J'ai été arrêté sous la fausse accusation grotesque d'avoir projeté de tuer Hitler. La police allemande qui connaissait toutes mes activités à Berlin savait très bien que mon credo politique excluait absolument le terrorisme individuel. Mais la raison de mon arrestation était la même que dans le cas de l'incendie du Reichstag ou du raid aérien au-dessus de Berlin. Son but était la provocation. Les journaux nazis, en annonçant la nouvelle de mon arrestation, en ont clairement trahi le caractère provocateur. Ils m'ont décrit comme une personne de constitution herculéenne et ont dit que de nombreux matériaux suspects avaient été trouvés dans la voiture avec laquelle je voyageais, alors qu'en réalité rien n'a été trouvé, car il n'y avait absolument rien a trouver. Ces longues séries de provocations fabriquées par les nazis n’ont qu’un objectif. L'hitlérisme a déjà aggravé les conditions de vie des masses allemandes et sous le régime fasciste celles-ci vont certainement continuer à s'aggraver. Plus le régime fasciste échouera à donner du pain aux millions de travailleurs affamés, plus il échouera à résoudre le problème du chômage, plus il recourra à la provocation. Il tentera de dissimuler son absence totale de programme économique et son échec complet dans la résolution de la crise économique par des plans de provocation incessants.

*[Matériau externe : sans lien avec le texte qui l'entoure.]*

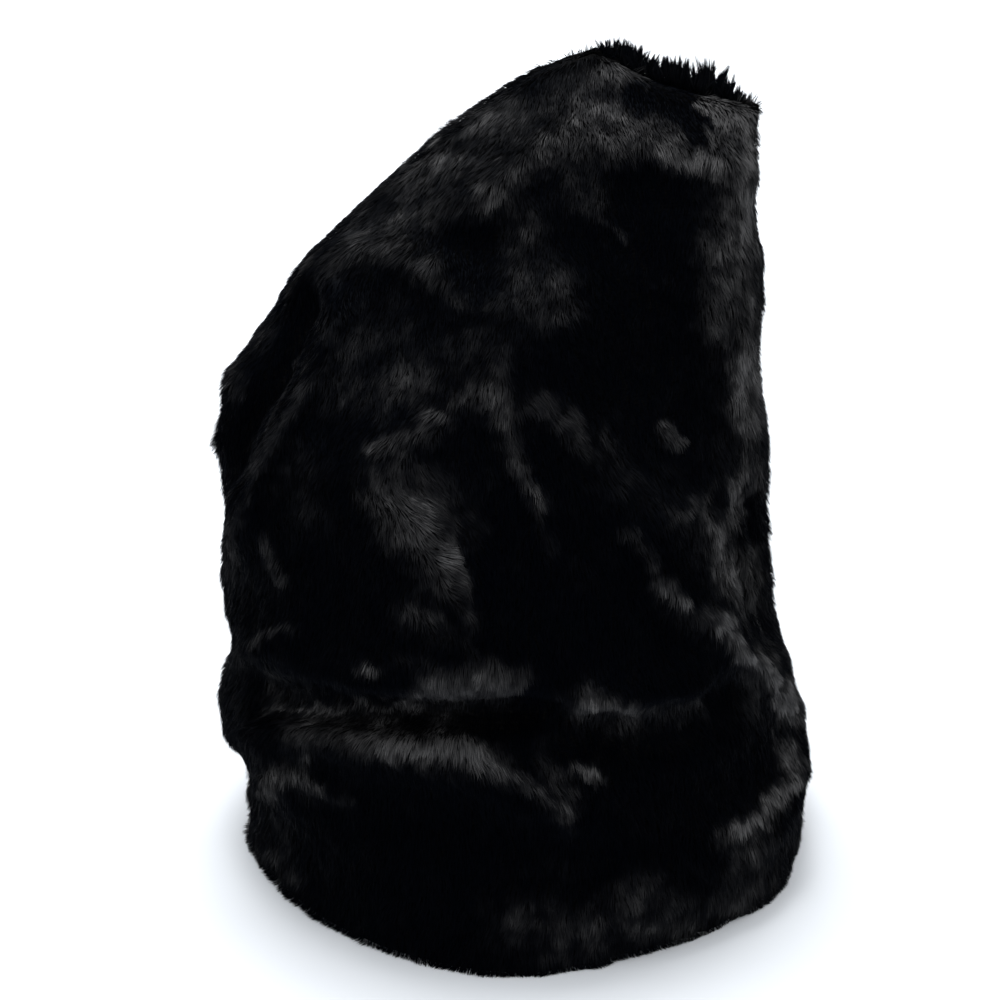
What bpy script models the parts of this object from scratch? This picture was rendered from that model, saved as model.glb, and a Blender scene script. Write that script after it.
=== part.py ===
"""Tall soft hat of black faux fur, standing on its open rim: two fur panels sewn together up the
sides and over the top, and the ruffled pile that stands up on the back panel's side of the top seam.

The frame: metres, +Z up, the front towards -Y, left and right as they are seen from the front, and
the origin on the floor under the middle of the hat's box.
"""

import math
from collections import namedtuple

import bmesh
import bpy
from mathutils import Vector

# Driving sizes, in metres.
RIM_WIDTH = 0.200  # side to side at the rim, over the fur
RIM_DEPTH = 0.224  # front to back at the rim, over the fur
HAT_HEIGHT = 0.292  # floor to the left end of the top seam
FUR_WALL = 0.0080  # knitted backing with its pile lying down
SEAM_GAP = 0.0004  # between the two panels where they are sewn together
TOP_SAG = 0.0035  # how far the top seam hangs between its ends
SAG_FADE = 8  # a power: the larger, the sooner the sag dies away below the seam
FOLD_RISE = 0.016  # how far the strongest fold would stand in or out
FOLD_REACH = 0.018  # from the middle of the widest fold to its edge
RUFFLE_HEIGHT = 0.0095  # longest lock of the pile that stands behind the top seam
RUFFLE_WIDTH = 0.0052  # front to back, over the strip that the locks grow from
RUFFLE_BASE = 0.0014  # thickness of that strip
SEAT_GAP = 0.0003  # between the strip and the panels' top edges

# How finely the panels are divided across, and how many locks the ruffle has in each of its rows.
FRONT_COLUMNS = 38
BACK_COLUMNS = 18
LOCK_COUNT = 22
LOCK_ROW_COUNT = 2

# Sections from the rim to the top seam. left_up and right_up are shares of HAT_HEIGHT at the two
# side edges, left and right are shares of half RIM_WIDTH, front and back of half RIM_DEPTH, and
# rows is how many rows of cloth lie between this section and the next.
Section = namedtuple("Section", "left_up right_up left right front back rows")
SECTIONS = (
    Section(0.000, 0.000, 0.99, 0.99, 1.00, 1.00, 2),
    Section(0.050, 0.050, 1.00, 1.00, 1.00, 1.00, 2),
    Section(0.100, 0.100, 1.01, 1.00, 1.00, 1.00, 2),
    Section(0.145, 0.145, 1.09, 1.00, 1.00, 1.00, 2),
    Section(0.190, 0.190, 1.09, 0.95, 0.99, 0.99, 3),
    Section(0.245, 0.245, 1.04, 0.91, 0.97, 0.98, 4),
    Section(0.300, 0.300, 1.07, 0.87, 0.95, 0.97, 5),
    Section(0.350, 0.350, 1.07, 0.86, 0.94, 0.96, 3),
    Section(0.410, 0.410, 1.06, 0.83, 0.92, 0.94, 2),
    Section(0.460, 0.460, 1.07, 0.83, 0.90, 0.92, 2),
    Section(0.510, 0.510, 1.09, 0.83, 0.87, 0.89, 2),
    Section(0.560, 0.560, 1.06, 0.82, 0.83, 0.85, 2),
    Section(0.600, 0.600, 1.04, 0.80, 0.79, 0.81, 2),
    Section(0.650, 0.645, 0.92, 0.79, 0.74, 0.76, 2),
    Section(0.700, 0.695, 0.83, 0.80, 0.68, 0.70, 2),
    Section(0.760, 0.750, 0.69, 0.80, 0.61, 0.63, 3),
    Section(0.830, 0.800, 0.49, 0.785, 0.52, 0.54, 2),
    Section(0.890, 0.845, 0.31, 0.77, 0.41, 0.43, 2),
    Section(0.940, 0.885, 0.13, 0.77, 0.28, 0.29, 2),
    Section(0.975, 0.915, -0.02, 0.78, 0.16, 0.16, 2),
    Section(1.000, 0.936, -0.23, 0.78, 0.06, 0.06, 0),
)

# How square a level section is: 2 is an oval, less has a pinched side and more has full corners.
LEFT_RIM_SQUARENESS = 1.85
RIGHT_RIM_SQUARENESS = 2.20
TOP_SQUARENESS = 2.0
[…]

En Allemagne, l'antisémitisme des nazis a deux objectifs à remplir. L'un consiste à détourner la lutte de classe de la classe ouvrière vers les impasses de la lutte raciale ; le second est de dissimuler l'échec du régime nazi en rendant les Juifs responsables de la misère économique des masses allemandes. Dans le monde ce cannibalisme racial antisémite des nazis doit être condamné et dénoncé par chaque individu civilisé.

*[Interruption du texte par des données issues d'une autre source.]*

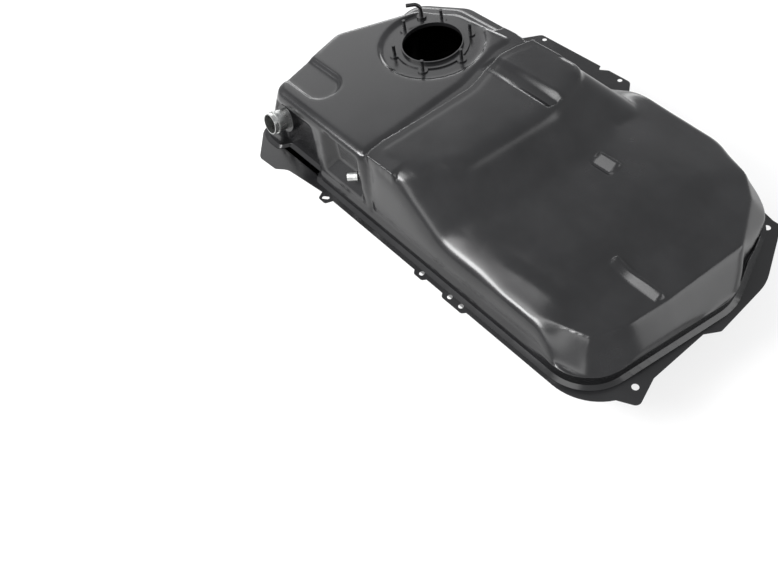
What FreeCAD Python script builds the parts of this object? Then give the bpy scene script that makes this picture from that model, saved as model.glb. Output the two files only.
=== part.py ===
import FreeCAD, Part
import math
import os

import Sketcher
from FreeCAD import Placement, Rotation, Vector

# Driving dimensions of the fuel tank, in millimetres and degrees.
# The origin is the point of the flat belly straight below the centre of the pump opening.
# +X runs from the pump end to the shallow end, the filler side is -Y and +Z is up.
SIZES = {
    # sheet and seam
    "sheet": 1.2,
    "belly_depth": 110,
    "deck_height": 140,
    # wall foot: where both stamped halves leave the seam flange
    "near_reach": 284,
    "far_reach": 217,
    "pump_end": 206,
    "pump_corner": 250,
    "shallow_near": 622,
    "shallow_bulge": 668,
    "shallow_far": 612,
    "pump_slant": 158,
    "bulge_place": 18,
    "shallow_far_place": 138,
    "far_bend": 480,
    "far_bulge": 300,
    "far_corner": 160,
    "pan_near": 606,
    "pan_bulge": 636,
    "pan_waist": 604,
    "pan_bulge_near": 150,
    "pan_waist_place": 38,
    "pan_bulge_far": 58,
    "pan_far_place": 146,
    "pan_bend": 470,
    # walls
    "wall_draft": 5,
    "ledge_width": 6,
    "ledge_height": 26,
    "ledge_lean": 2,
    "edge_radius": 15,
    # crown of the upper half
    "plateau_height": 86,
    "toe_height": 44,
    "far_edge_height": 28,
    "far_plateau_height": 62,
    "far_slope_width": 172,
    "near_drop": 20,
    "near_drop_width": 94,
    "crown_margin": 36,
    "crown_pitch": 42,
    "valley_start": 205,
    "valley_end": 325,
    "toe_start": 500,
    # crown of the lower half
    "step_depth": 80,
    "shelf_depth": 64,
    "heel_depth": 38,
    "step_place": 372,
    "shelf_run": 150,
    "heel_place": 520,
    "heel_run": 60,
    "far_rise": 22,
    "far_rise_width": 157,
    # pump deck
    "deck_inset": 15,
    "deck_far": 92,
    "deck_end": 150,
    "deck_right": 130,
    # hump beside the deck
    "hump_height": 143,
    "hump_inset": 18,
    "hump_far": 122,
    "hump_end": 290,
    "hump_slope": 195,
    # flat belly
    "belly_inset": 26,
    "belly_far": 118,
    "belly_end": 168,
    # seam flange
    "flange_width": 18,
    "upper_flange_width": 9,
    "far_flange_width": 22,
    # holes and tabs of the flange
    "hole_radius": 4.6,
    "corner_hole_radius": 5.6,
    "far_hole_first": 26,
    "far_hole_pitch": 192,
    "far_hole_margin": 46,
    "far_strip_margin": 8,
    "side_hole_first": 351,
    "side_hole_pitch": 26,
    "side_hole_margin": 15,
    "tab_margin": 9,
    "slot_place": 28,
    "slot_margin": 7,
    "lone_hole_place": 283,
    "far_tab_place": 317,
    "near_corner_x": 658,
    "near_corner_y": 222,
    "far_corner_x": 617,
    "far_corner_y": 141,
    # pump opening, its ring and studs
    "opening_radius": 54.5,
    "opening_clearance": 1,
    "stud_circle": 71,
    "stud_turn": 4,
    "stud_radius": 3,
    "stud_height": 20,
    "stud_count": 6,
    "ring_sheet": 2.5,
    "ring_radius": 67,
    "lobe_radius": 9,
    "lip_height": 5,
    "lip_wall": 2,
    "recess_radius": 97,
    "recess_depth": 5,
    # filler seat and side pocket, measured from the neck and from the nipple
    "seat_before": 56,
    "seat_after": 98,
    "seat_top": 122,
    "seat_inset": 20,
    "pocket_before": 108,
    "pocket_after": 28,
    "pocket_top": 130,
    "pocket_inset": 30,
    # strap grooves
    "strap_near": 203,
    "strap_far": 50,
    "strap_width": 62,
    "strap_depth": 9,
    "strap_end": 38,
    # filler neck
    "neck_place": 100,
    "neck_level": 90,
    "neck_tilt": 15,
    "neck_radius": 18.5,
    "neck_wall": 1.5,
    "neck_length": 46,
    "neck_inside": 22,
    "bead_radius": 1.6,
    "collar_radius": 25,
    "collar_length": 13,
    "fit_gap": 0.3,
    # vent pipe
    "vent_x": -76,
    "vent_y": 41,
    "vent_radius": 3.5,
    "vent_wall": 1,
    "vent_rise": 13,
    "vent_bend": 12,
    "vent_run": 14,
    "vent_heading": 230,
    "boss_radius": 9,
    "boss_height": 4,
    # breather nipple in the side pocket
    "nipple_x": 93,
    "nipple_inset": 27,
    "nipple_level": 64,
    "nipple_heading": 225,
    "nipple_radius": 3,
    "nipple_wall": 0.8,
    "nipple_inside": 12,
    "cap_radius": 8.5,
    "cap_start": 8,
    "cap_length": 18,
    "cap_end": 3,
    # inside the tank
    "baffle_first": 190,
    "baffle_pitch": 84,
    "baffle_height": 118,
    "baffle_inset": 48,
    "baffle_far": 92,
    "baffle_foot": 16,
    "baffle_hole": 24,
    "pot_radius": 62,
    "pot_height": 46,
}


def make_sheet(doc):
    """Spreadsheet that holds every driving dimension under its own name."""
    table = doc.addObject("Spreadsheet::Sheet", "Sizes")
    for row, (name, number) in enumerate(SIZES.items(), start=1):
        table.set("A%d" % row, name)
        table.set("B%d" % row, str(number))
        table.setAlias("B%d" % row, name)
    doc.recompute()
    return table


doc = FreeCAD.newDocument("FuelTank")
sizes = make_sheet(doc)


def value(expression):
    """Number that an expression on the sheet stands for."""
    return float(sizes.evalExpression(expression.replace("Sizes.", "")))


SIZE = {name: value(name) for name in SIZES}


def outline(name, corners):
    """Closed sketch of straight runs with a tangent arc at every corner.

    corners holds the x, y and radius of each corner as expressions, counter-clockwise.
    """
    sketch = doc.addObject("Sketcher::SketchObject", name)
    points = [Vector(value(x), value(y), 0) for x, y, _ in corners]
    count = len(points)
    arcs = []
    for i, point in enumerate(points):
        back = (points[i - 1] - point).normalize()
        ahead = (points[(i + 1) % count] - point).normalize()
        half = back.getAngle(ahead) / 2
        radius = value(corners[i][2])
        reach = radius / math.tan(half)
        centre = point + (back + ahead).normalize() * (radius / math.sin(half))
        left = back.cross(ahead).z < 0
        arcs.append((point + back * reach, point + ahead * reach, centre, radius, left))
    for i in range(count):
        sketch.addGeometry(Part.LineSegment(arcs[i][1], arcs[(i + 1) % count][0]), False)
    for start, end, centre, radius, left in arcs:
        first, last = (start, end) if left else (end, start)
        angles = [math.atan2(p.y - centre.y, p.x - centre.x) for p in (first, last)]
        circle = Part.Circle(centre, Vector(0, 0, 1), radius)
        sketch.addGeometry(Part.ArcOfCircle(circle, *angles), False)
    for point in points:
        sketch.addGeometry(Part.Point(point), True)
    for i, corner in enumerate(corners):
        line_in, line_out, arc, mark = (i - 1) % count, i, count + i, 2 * count + i
        start, end = (1, 2) if arcs[i][4] else (2, 1)
        sketch.addConstraint(Sketcher.Constraint("Tangent", line_in, 2, arc, start))
        sketch.addConstraint(Sketcher.Constraint("Tangent", arc, end, line_out, 1))
        sketch.addConstraint(Sketcher.Constraint("PointOnObject", mark, 1, line_in))
        sketch.addConstraint(Sketcher.Constraint("PointOnObject", mark, 1, line_out))
        driven = (
            (Sketcher.Constraint("DistanceX", -1, 1, mark, 1, points[i].x), corner[0]),
            (Sketcher.Constraint("DistanceY", -1, 1, mark, 1, points[i].y), corner[1]),
            (Sketcher.Constraint("Radius", arc, arcs[i][3]), corner[2]),
        )
        for constraint, expression in driven:
            index = sketch.addConstraint(constraint)
            sketch.setExpression("Constraints[%d]" % index, expression)
    return sketch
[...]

Les chefs criminels nazis protestent violemment à propos de la propagande répandue sur leur atrocités dans les pays étrangers, mais les victimes de la terreur nazie, avec lesquelles j'ai vécu en prison, m'ont montré des marques de coups sur leurs corps et m'ont rapporté des récits révoltants de brutalités infligées par les nazis. Ce que j'ai vu et ce que j'ai entendu dépasse tous les récits des brutalités que nous connaissons par les journaux.
Camarades, laissez-moi vous avertir de ne pas vous faire d'illusion sur les gouvernements impérialistes. Si vous pensez que ces gouvernements feront vraiment quelque chose pour mettre fin au brutal régime nazi en Allemagne, vous vous trompez complètement. Ils ne feront rien. La presse bourgeoise du monde entier est déjà devenue indifférente à la terreur nazie en Allemagne. N'attendez rien d'eux. Le temps des longs discours est révolu. Le temps de l'action est venu, le temps de l'action révolutionnaire. Souvenez-vous, camarades, que longue est la chaîne qui lie nos camarades en Allemagne, elle nous lie aussi, nous qui sommes dans tous les pays du monde, et les cellules des prison dans lesquelles ils couchent en Allemagne existent également, de manière cachée, autour de nous. Souvenons-nous tous de cela et poursuivons la lutte jusqu'à ce que nous ayons brisé la réaction non seulement en Allemagne mais aussi dans le monde entier.